MM: The installation involves 2 book circles. One to be installed in a library, the other in a gallery or other art defined space (i.e. studio). Each book circle has twelve books. To braid the books, I first find the center of the book. From there I carefully fold in the first page from the right, making sure to not crease or tear the page. Then I fold the same from the left. I continue the folding back and forth adding another page to the fold each time until the book is finished.

VN: How long does it take for the books to unbraid themselves?

MM: When arranging the braided books in a circle I use a string to hold the form together. When the form is finished I remove the string releasing the tension and allowing the braided pages to begin unraveling themselves. Some unbraid themselves more then others. Eventually the circles settle somewhere in between. In this installation the books in the library unbraided more then the books in the studio. I like to believe the books in the library were trying to be closer to the books surrounding them.

VN: The photographs are as beautiful as the installation. Did you take them yourself?

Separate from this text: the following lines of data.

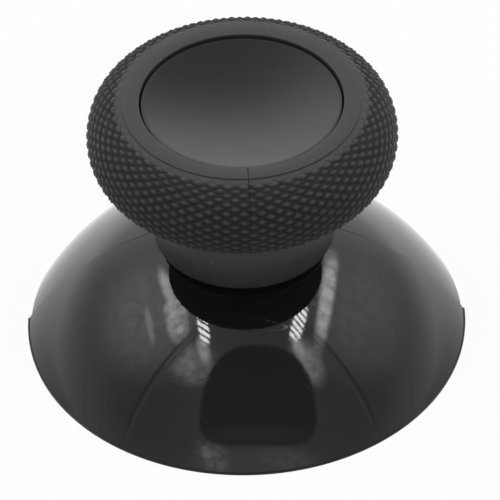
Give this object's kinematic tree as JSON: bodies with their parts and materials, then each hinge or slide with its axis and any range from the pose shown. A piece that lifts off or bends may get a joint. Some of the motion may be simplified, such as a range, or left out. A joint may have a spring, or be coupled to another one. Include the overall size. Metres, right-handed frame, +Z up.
{
  "type": "thumbstick cap",
  "caption": "Push-on cap for a controller's analogue stick: glossy domed skirt, short neck, and a round head with a knurled soft grip ring and a shallow matte thumb dish.",
  "frame": {"origin": "on the stick's axis, in the plane of the rim's flat underside", "axes": "+Z up along the stick's axis; the socket's flats face +Y and -Y"},
  "size_m": [0.025, 0.025, 0.0165],
  "materials": {
    "hard_shell": "smooth glossy black plastic; matte and finely turned in the dish on top",
    "soft_grip": "matte black soft plastic with small knurled diamonds"
  },
  "bodies": {
    "root": {"cap_body": "hard_shell", "grip_ring": "soft_grip"}
  },
  "joints": []
}
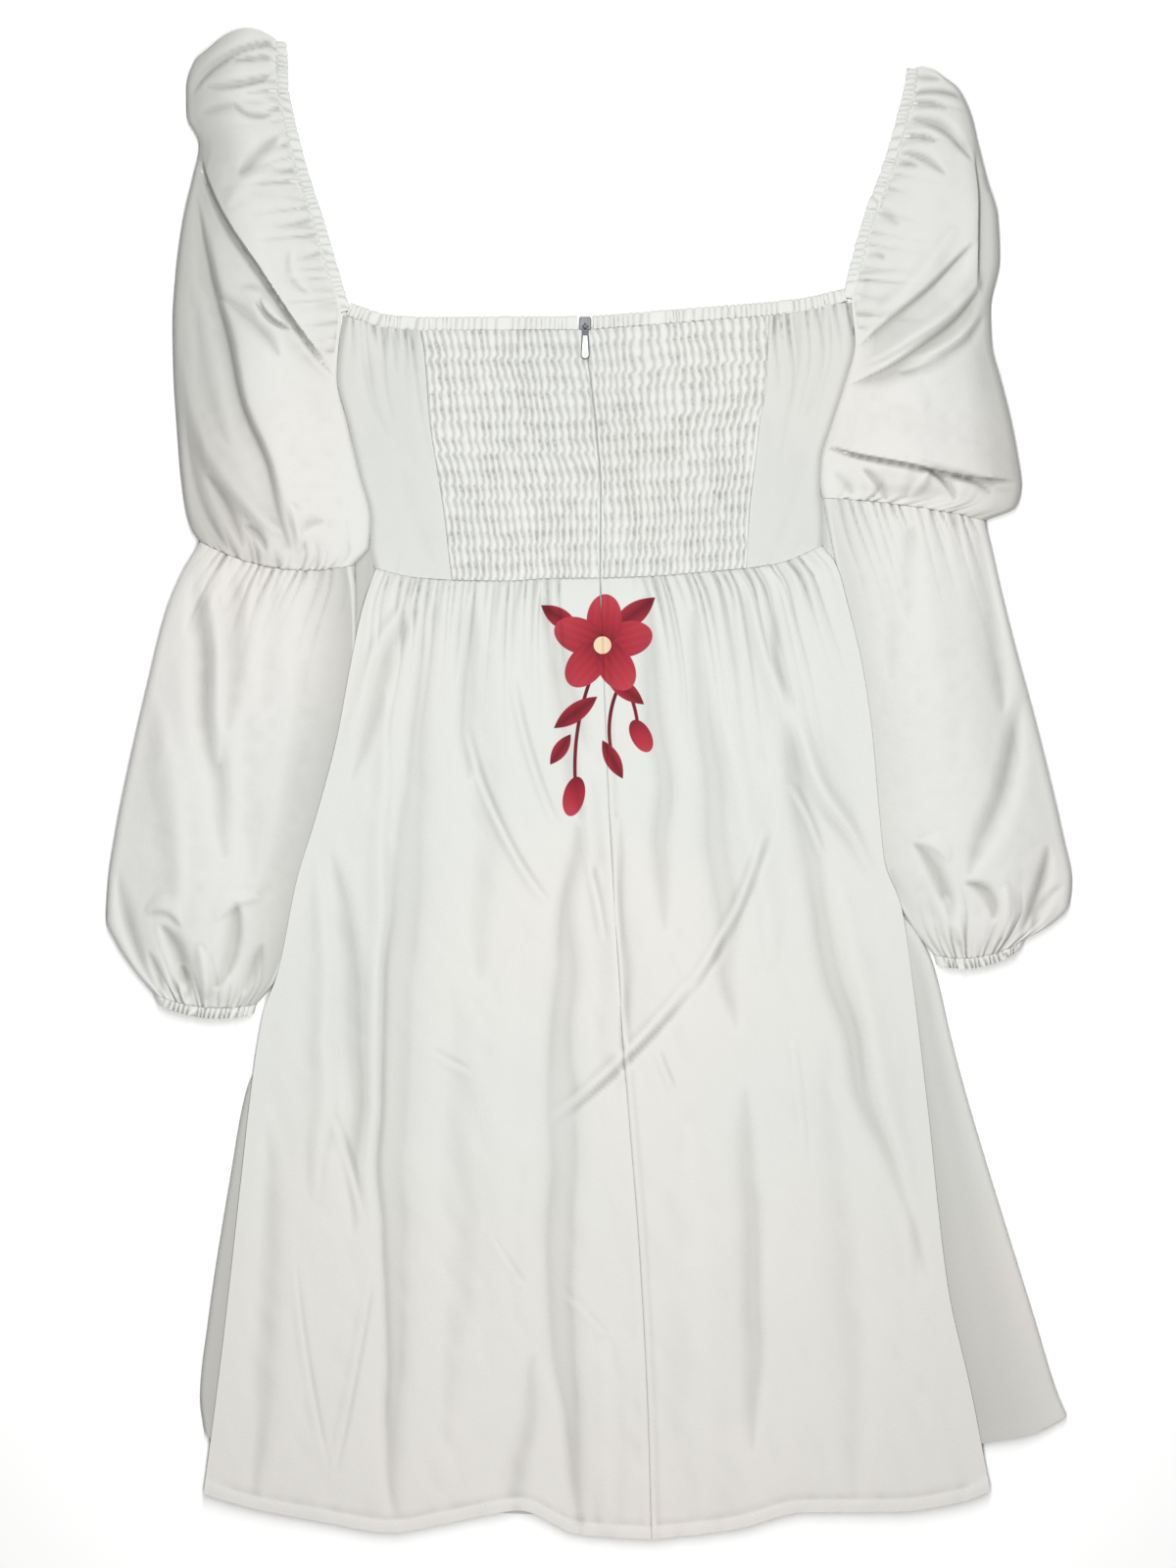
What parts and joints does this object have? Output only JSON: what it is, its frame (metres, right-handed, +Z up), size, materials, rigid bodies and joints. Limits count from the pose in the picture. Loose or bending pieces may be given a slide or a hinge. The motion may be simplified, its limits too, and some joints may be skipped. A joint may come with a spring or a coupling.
{
  "type": "babydoll dress",
  "caption": "Long-sleeved babydoll dress laid flat on its front: shirred back panel with a centre zip, puffed sleeves shirred at the elbow, gathered skirt. Its zip pull swings.",
  "frame": {"origin": "middle of the box round the dress as it lies, on the surface below it", "axes": "+X to the right across the dress as seen from above, +Y up the dress from hem to shoulders, +Z up from the surface to the back of the dress"},
  "size_m": [0.5744, 0.8996, 0.0215],
  "materials": {
    "cloth": "fine off-white crepe, slight sheen",
    "zip_metal": "satin",
    "zip_enamel": "gloss white enamel"
  },
  "bodies": {
    "dress": {"bodice_front": "cloth", "bodice_side_left": "cloth", "bodice_side_right": "cloth", "smock_left": "cloth", "smock_right": "cloth", "neck_band_left": "cloth", "neck_band_right": "cloth", "neck_casing_left": "cloth", "neck_casing_right": "cloth", "sleeve_upper_left": "cloth", "sleeve_upper_right": "cloth", "sleeve_lower_left": "cloth", "sleeve_lower_right": "cloth", "cuff_left": "cloth", "cuff_right": "cloth", "skirt_front": "cloth", "skirt_back_left": "cloth", "skirt_back_right": "cloth", "zip_slider": "zip_metal"},
    "pull_tab": {"zip_pull": "zip_enamel"}
  },
  "joints": [
    {"name": "pull_swing", "type": "hinge", "parent": "dress", "child": "pull_tab", "pos_m": [-0.0023, 0.272, 0.0054], "axis": [-1, 0, 0], "range_deg": [0, 170]}
  ]
}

MM:I do photograph my own work. I think when we make work we tend to have a certain view of it in our minds. Photographing it myself allows me to more closely describe that view. In this installation it was important to show the surrounding library, and use the interior architecture to compose the images.

VN: Much of your work is done with books. What started this trend?

I began bookmaking in high school. Then, I was creating blank sketchbooks to draw in but when I finished making a book I couldn’t bring myself to draw in it. This never stopped me from making them, though. I was drawn to the form and meticulous handcrafting of the book. In my undergrad I was able to explore the possibilities of the book as form which has become a foundation in my work here at the University of Michigan.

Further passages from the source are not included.